Exercise → Repeat the line that contains "spring_room = tube_ceiling", the line that contains "# lens, on plain white.", and all lines between them, exactly and with no other lines.

Supplied material →

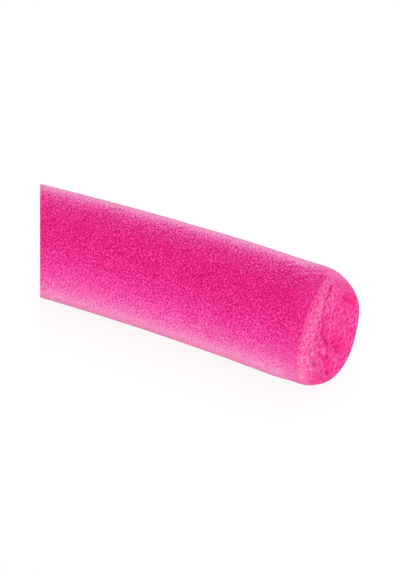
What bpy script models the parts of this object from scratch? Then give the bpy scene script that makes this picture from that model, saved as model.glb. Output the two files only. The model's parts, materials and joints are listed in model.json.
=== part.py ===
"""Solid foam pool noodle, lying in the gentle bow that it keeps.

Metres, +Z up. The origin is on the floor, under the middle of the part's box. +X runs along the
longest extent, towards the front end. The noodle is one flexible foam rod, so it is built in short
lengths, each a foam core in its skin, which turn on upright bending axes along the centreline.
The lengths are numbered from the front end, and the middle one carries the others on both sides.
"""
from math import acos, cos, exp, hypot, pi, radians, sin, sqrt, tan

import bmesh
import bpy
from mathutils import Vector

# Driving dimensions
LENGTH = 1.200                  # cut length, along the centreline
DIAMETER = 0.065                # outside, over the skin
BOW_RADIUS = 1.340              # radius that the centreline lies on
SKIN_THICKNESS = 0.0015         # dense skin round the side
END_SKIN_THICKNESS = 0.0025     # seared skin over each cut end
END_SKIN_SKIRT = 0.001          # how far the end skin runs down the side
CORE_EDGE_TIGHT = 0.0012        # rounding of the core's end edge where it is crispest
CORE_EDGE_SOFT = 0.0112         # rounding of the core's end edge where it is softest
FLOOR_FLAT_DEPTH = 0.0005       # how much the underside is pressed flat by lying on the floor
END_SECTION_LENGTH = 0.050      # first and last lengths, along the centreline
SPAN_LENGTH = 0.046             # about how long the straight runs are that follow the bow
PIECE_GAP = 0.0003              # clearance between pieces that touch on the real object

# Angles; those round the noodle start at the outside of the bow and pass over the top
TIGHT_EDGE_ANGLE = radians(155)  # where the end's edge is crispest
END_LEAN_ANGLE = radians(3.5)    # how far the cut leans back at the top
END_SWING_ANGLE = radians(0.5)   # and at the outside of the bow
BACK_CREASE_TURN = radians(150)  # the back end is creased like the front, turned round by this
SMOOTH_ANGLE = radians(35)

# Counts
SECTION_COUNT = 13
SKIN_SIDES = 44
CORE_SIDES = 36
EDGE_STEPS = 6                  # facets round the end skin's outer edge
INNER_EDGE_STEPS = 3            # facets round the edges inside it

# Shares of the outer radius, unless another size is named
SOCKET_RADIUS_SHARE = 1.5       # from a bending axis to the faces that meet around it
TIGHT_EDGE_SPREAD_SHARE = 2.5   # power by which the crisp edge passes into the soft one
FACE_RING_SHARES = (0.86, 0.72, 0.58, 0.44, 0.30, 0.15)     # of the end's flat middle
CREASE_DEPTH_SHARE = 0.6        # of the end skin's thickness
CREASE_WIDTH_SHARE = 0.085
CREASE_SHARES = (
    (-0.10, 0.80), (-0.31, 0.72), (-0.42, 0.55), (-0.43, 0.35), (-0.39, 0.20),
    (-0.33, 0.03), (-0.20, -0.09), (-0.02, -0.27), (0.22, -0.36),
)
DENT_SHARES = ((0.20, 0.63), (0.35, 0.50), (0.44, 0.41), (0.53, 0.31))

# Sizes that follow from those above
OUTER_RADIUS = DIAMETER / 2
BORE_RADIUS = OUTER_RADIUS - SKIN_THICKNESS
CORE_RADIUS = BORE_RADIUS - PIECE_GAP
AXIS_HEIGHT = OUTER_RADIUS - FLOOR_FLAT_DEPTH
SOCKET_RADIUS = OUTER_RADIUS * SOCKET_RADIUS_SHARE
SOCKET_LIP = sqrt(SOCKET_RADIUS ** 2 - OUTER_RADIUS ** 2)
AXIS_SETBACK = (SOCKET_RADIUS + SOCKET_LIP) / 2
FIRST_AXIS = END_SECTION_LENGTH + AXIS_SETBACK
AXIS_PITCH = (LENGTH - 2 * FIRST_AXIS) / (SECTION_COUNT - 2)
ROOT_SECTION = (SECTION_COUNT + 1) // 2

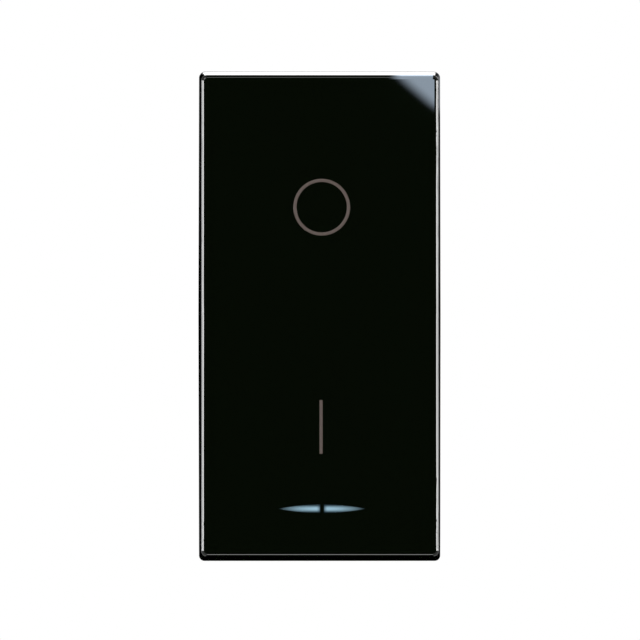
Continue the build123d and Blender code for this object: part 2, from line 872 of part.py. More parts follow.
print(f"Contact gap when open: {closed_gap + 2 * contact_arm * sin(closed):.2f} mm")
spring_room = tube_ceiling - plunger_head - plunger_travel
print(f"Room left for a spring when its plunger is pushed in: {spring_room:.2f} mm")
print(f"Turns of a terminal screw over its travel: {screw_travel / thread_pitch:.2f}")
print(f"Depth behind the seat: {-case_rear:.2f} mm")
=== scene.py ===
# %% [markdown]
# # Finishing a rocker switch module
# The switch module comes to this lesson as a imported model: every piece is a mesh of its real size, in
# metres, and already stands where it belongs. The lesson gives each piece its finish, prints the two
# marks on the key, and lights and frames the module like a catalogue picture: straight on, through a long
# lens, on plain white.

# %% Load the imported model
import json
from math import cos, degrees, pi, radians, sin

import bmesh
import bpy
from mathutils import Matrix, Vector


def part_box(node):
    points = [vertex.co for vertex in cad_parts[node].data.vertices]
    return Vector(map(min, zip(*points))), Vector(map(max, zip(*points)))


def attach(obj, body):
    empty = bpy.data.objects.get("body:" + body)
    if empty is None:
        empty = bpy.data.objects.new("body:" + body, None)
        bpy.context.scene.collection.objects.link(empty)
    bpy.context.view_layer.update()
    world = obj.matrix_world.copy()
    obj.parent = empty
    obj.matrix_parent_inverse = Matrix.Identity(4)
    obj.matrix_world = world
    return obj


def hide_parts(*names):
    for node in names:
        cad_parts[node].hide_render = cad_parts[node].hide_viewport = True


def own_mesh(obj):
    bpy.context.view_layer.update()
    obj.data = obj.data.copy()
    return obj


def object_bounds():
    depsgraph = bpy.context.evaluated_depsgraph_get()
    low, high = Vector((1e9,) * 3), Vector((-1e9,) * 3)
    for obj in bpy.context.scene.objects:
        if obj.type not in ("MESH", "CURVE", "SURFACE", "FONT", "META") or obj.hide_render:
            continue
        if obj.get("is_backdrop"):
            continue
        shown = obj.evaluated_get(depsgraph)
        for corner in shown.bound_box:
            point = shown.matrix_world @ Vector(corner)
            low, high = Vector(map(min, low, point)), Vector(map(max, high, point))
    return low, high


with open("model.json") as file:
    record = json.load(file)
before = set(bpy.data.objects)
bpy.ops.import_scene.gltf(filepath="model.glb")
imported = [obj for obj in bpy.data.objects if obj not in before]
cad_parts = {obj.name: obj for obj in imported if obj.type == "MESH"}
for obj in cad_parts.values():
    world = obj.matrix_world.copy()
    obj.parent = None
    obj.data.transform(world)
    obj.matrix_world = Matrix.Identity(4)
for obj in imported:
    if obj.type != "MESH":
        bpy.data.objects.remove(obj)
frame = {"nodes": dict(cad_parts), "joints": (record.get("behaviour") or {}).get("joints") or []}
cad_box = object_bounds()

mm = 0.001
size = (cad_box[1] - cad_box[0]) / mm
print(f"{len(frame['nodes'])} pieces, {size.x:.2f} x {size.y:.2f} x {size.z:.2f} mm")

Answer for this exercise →
spring_room = tube_ceiling - plunger_head - plunger_travel
print(f"Room left for a spring when its plunger is pushed in: {spring_room:.2f} mm")
print(f"Turns of a terminal screw over its travel: {screw_travel / thread_pitch:.2f}")
print(f"Depth behind the seat: {-case_rear:.2f} mm")
=== scene.py ===
# %% [markdown]
# # Finishing a rocker switch module
# The switch module comes to this lesson as a imported model: every piece is a mesh of its real size, in
# metres, and already stands where it belongs. The lesson gives each piece its finish, prints the two
# marks on the key, and lights and frames the module like a catalogue picture: straight on, through a long
# lens, on plain white.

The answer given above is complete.